_SHORT PROBLEM_
Write every record out again exactly as given.

_EXERCISE MATERIAL_
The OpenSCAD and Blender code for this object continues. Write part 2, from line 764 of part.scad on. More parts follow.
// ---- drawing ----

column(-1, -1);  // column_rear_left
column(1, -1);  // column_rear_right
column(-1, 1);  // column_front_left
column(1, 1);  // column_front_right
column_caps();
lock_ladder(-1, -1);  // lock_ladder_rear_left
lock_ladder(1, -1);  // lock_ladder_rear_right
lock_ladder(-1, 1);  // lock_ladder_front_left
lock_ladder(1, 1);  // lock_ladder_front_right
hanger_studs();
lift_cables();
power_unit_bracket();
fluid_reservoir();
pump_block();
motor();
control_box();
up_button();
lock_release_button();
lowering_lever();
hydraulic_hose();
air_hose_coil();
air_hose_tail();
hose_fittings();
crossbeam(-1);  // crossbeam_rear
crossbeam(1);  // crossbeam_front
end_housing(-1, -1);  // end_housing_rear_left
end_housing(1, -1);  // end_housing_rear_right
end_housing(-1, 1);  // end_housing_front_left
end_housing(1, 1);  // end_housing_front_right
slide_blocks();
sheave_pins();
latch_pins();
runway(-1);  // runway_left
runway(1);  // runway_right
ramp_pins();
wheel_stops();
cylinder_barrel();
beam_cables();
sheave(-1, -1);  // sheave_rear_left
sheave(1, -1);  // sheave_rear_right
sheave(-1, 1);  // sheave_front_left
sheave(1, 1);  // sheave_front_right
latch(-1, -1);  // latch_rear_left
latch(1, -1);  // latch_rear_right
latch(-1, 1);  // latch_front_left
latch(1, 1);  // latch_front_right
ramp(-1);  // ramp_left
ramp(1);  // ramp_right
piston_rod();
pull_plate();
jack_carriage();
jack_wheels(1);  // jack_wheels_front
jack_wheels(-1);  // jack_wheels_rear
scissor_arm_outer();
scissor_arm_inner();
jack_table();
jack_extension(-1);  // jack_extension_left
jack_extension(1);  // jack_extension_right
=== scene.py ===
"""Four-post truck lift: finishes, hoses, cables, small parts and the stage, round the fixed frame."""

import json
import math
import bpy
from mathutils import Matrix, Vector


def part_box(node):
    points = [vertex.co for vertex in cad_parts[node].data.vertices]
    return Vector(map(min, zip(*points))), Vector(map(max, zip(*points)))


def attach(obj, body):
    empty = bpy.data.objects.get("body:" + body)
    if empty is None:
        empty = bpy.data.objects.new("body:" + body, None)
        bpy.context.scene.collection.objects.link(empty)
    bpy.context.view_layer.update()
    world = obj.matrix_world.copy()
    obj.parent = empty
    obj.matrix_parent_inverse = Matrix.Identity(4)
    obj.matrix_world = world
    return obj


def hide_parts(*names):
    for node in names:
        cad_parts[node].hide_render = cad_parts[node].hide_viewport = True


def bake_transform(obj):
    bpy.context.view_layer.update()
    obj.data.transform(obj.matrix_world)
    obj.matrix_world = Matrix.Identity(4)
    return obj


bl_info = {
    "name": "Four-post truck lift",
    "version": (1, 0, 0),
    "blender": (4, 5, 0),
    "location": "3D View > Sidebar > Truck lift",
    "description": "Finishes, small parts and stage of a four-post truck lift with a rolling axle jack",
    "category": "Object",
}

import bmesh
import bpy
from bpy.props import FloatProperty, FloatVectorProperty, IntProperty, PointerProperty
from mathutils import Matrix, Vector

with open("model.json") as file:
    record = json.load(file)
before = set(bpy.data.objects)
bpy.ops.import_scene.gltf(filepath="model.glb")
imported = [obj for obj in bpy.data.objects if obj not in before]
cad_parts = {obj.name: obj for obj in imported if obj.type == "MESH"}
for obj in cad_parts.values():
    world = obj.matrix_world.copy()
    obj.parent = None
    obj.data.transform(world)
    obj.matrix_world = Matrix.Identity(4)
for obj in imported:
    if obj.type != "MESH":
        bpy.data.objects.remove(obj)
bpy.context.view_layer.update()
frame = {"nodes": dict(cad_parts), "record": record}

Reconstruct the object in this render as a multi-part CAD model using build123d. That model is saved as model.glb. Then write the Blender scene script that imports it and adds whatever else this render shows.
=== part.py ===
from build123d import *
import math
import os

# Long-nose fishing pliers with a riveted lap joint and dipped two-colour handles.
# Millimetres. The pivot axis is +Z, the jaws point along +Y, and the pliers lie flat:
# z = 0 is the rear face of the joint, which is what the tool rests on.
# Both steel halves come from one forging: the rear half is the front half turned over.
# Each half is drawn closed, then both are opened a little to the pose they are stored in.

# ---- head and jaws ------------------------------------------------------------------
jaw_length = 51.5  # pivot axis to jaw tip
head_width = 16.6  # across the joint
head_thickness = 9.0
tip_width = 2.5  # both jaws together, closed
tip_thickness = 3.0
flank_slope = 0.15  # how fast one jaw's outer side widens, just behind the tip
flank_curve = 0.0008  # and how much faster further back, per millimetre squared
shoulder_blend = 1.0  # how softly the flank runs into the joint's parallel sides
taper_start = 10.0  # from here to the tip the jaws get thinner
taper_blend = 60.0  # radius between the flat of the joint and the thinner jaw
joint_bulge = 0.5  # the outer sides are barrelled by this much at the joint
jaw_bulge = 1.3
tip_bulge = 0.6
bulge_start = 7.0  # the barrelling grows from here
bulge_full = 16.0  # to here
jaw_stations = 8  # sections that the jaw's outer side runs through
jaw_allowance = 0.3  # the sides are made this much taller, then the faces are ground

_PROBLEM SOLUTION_
The OpenSCAD and Blender code for this object continues. Write part 2, from line 764 of part.scad on. More parts follow.
// ---- drawing ----

column(-1, -1);  // column_rear_left
column(1, -1);  // column_rear_right
column(-1, 1);  // column_front_left
column(1, 1);  // column_front_right
column_caps();
lock_ladder(-1, -1);  // lock_ladder_rear_left
lock_ladder(1, -1);  // lock_ladder_rear_right
lock_ladder(-1, 1);  // lock_ladder_front_left
lock_ladder(1, 1);  // lock_ladder_front_right
hanger_studs();
lift_cables();
power_unit_bracket();
fluid_reservoir();
pump_block();
motor();
control_box();
up_button();
lock_release_button();
lowering_lever();
hydraulic_hose();
air_hose_coil();
air_hose_tail();
hose_fittings();
crossbeam(-1);  // crossbeam_rear
crossbeam(1);  // crossbeam_front
end_housing(-1, -1);  // end_housing_rear_left
end_housing(1, -1);  // end_housing_rear_right
end_housing(-1, 1);  // end_housing_front_left
end_housing(1, 1);  // end_housing_front_right
slide_blocks();
sheave_pins();
latch_pins();
runway(-1);  // runway_left
runway(1);  // runway_right
ramp_pins();
wheel_stops();
cylinder_barrel();
beam_cables();
sheave(-1, -1);  // sheave_rear_left
sheave(1, -1);  // sheave_rear_right
sheave(-1, 1);  // sheave_front_left
sheave(1, 1);  // sheave_front_right
latch(-1, -1);  // latch_rear_left
latch(1, -1);  // latch_rear_right
latch(-1, 1);  // latch_front_left
latch(1, 1);  // latch_front_right
ramp(-1);  // ramp_left
ramp(1);  // ramp_right
piston_rod();
pull_plate();
jack_carriage();
jack_wheels(1);  // jack_wheels_front
jack_wheels(-1);  // jack_wheels_rear
scissor_arm_outer();
scissor_arm_inner();
jack_table();
jack_extension(-1);  // jack_extension_left
jack_extension(1);  // jack_extension_right
=== scene.py ===
"""Four-post truck lift: finishes, hoses, cables, small parts and the stage, round the fixed frame."""

import json
import math
import bpy
from mathutils import Matrix, Vector


def part_box(node):
    points = [vertex.co for vertex in cad_parts[node].data.vertices]
    return Vector(map(min, zip(*points))), Vector(map(max, zip(*points)))


def attach(obj, body):
    empty = bpy.data.objects.get("body:" + body)
    if empty is None:
        empty = bpy.data.objects.new("body:" + body, None)
        bpy.context.scene.collection.objects.link(empty)
    bpy.context.view_layer.update()
    world = obj.matrix_world.copy()
    obj.parent = empty
    obj.matrix_parent_inverse = Matrix.Identity(4)
    obj.matrix_world = world
    return obj


def hide_parts(*names):
    for node in names:
        cad_parts[node].hide_render = cad_parts[node].hide_viewport = True


def bake_transform(obj):
    bpy.context.view_layer.update()
    obj.data.transform(obj.matrix_world)
    obj.matrix_world = Matrix.Identity(4)
    return obj


bl_info = {
    "name": "Four-post truck lift",
    "version": (1, 0, 0),
    "blender": (4, 5, 0),
    "location": "3D View > Sidebar > Truck lift",
    "description": "Finishes, small parts and stage of a four-post truck lift with a rolling axle jack",
    "category": "Object",
}

import bmesh
import bpy
from bpy.props import FloatProperty, FloatVectorProperty, IntProperty, PointerProperty
from mathutils import Matrix, Vector

with open("model.json") as file:
    record = json.load(file)
before = set(bpy.data.objects)
bpy.ops.import_scene.gltf(filepath="model.glb")
imported = [obj for obj in bpy.data.objects if obj not in before]
cad_parts = {obj.name: obj for obj in imported if obj.type == "MESH"}
for obj in cad_parts.values():
    world = obj.matrix_world.copy()
    obj.parent = None
    obj.data.transform(world)
    obj.matrix_world = Matrix.Identity(4)
for obj in imported:
    if obj.type != "MESH":
        bpy.data.objects.remove(obj)
bpy.context.view_layer.update()
frame = {"nodes": dict(cad_parts), "record": record}

Reconstruct the object in this render as a multi-part CAD model using build123d. That model is saved as model.glb. Then write the Blender scene script that imports it and adds whatever else this render shows.
=== part.py ===
from build123d import *
import math
import os

# Long-nose fishing pliers with a riveted lap joint and dipped two-colour handles.
# Millimetres. The pivot axis is +Z, the jaws point along +Y, and the pliers lie flat:
# z = 0 is the rear face of the joint, which is what the tool rests on.
# Both steel halves come from one forging: the rear half is the front half turned over.
# Each half is drawn closed, then both are opened a little to the pose they are stored in.

# ---- head and jaws ------------------------------------------------------------------
jaw_length = 51.5  # pivot axis to jaw tip
head_width = 16.6  # across the joint
head_thickness = 9.0
tip_width = 2.5  # both jaws together, closed
tip_thickness = 3.0
flank_slope = 0.15  # how fast one jaw's outer side widens, just behind the tip
flank_curve = 0.0008  # and how much faster further back, per millimetre squared
shoulder_blend = 1.0  # how softly the flank runs into the joint's parallel sides
taper_start = 10.0  # from here to the tip the jaws get thinner
taper_blend = 60.0  # radius between the flat of the joint and the thinner jaw
joint_bulge = 0.5  # the outer sides are barrelled by this much at the joint
jaw_bulge = 1.3
tip_bulge = 0.6
bulge_start = 7.0  # the barrelling grows from here
bulge_full = 16.0  # to here
jaw_stations = 8  # sections that the jaw's outer side runs through
jaw_allowance = 0.3  # the sides are made this much taller, then the faces are ground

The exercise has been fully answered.